Después de haber hecho una crítica al planteamiento de López Obrador, más desde un punto de vista político que técnico de sus propuestas (porque habrá quien lo pueda hacer mucho mejor que yo), tendría que hablar también de lo positivo, y aquí haría énfasis dos cosas:
Primero, que de 2006 a la fecha, su conocimiento sobre política exterior ha evolucionado mucho. De ser el tabasqueño que no tenía pasaporte y nunca había salido al extranjero, pasó a ser aquel que va a Nueva York a hablar con los migrantes y que puede crear un argumento relativamente sensato con relación al panorama mundial. Pensando en que él puede ser nuestro presidente, es importante notar esta mejoría en el que era uno de sus puntos más flacos.
Segundo, que se puede percibir que se dejó ayudar por alguien más e incluyó algunas propuestas que no son de su autoría (que curiosamente son las más sensatas). Comparado con el 2012 (que pueden consultar en su libro «La Mafia que se Adueñó de Mexico y el 2012«) veo un mejor planteamiento de varias de sus propuestas, están mejor explicadas y algunas tienen más sustancia que antes. A pesar de que el AMLO de 2017 y el del 2012 no tienen muchas diferencias, sus propuestas parecen estar más aterrizadas, y como dije, parece que recibió asesoría y retroalimentación de alguien más en algunos de los casos. Esto, claro, sin dejar de advertir la completa falta de sustento en algunas otras de ellas, como ya lo he mencionado anteriormente.
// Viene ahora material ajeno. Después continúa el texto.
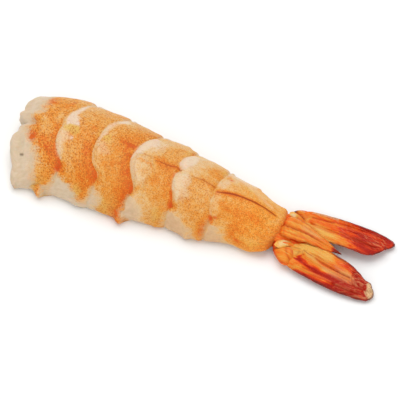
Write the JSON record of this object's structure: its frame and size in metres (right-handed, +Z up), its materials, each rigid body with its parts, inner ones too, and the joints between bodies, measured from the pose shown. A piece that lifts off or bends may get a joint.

Este es López Obrador y este es su libro, sin duda es un texto muy bueno si quieres conocer más de este personaje, y lo que podrías esperar de él en caso de que llegue a la Presidencia. Por mi parte, yo estoy convencido que el tabasqueño está muy lejos de lo que México necesita, y está más cerca de ser un demagogo con algunos tintes autoritarios, que un demócrata o un verdadero reformador que haga diferencia en un México con una clase política completamente ensimismada y desacreditada.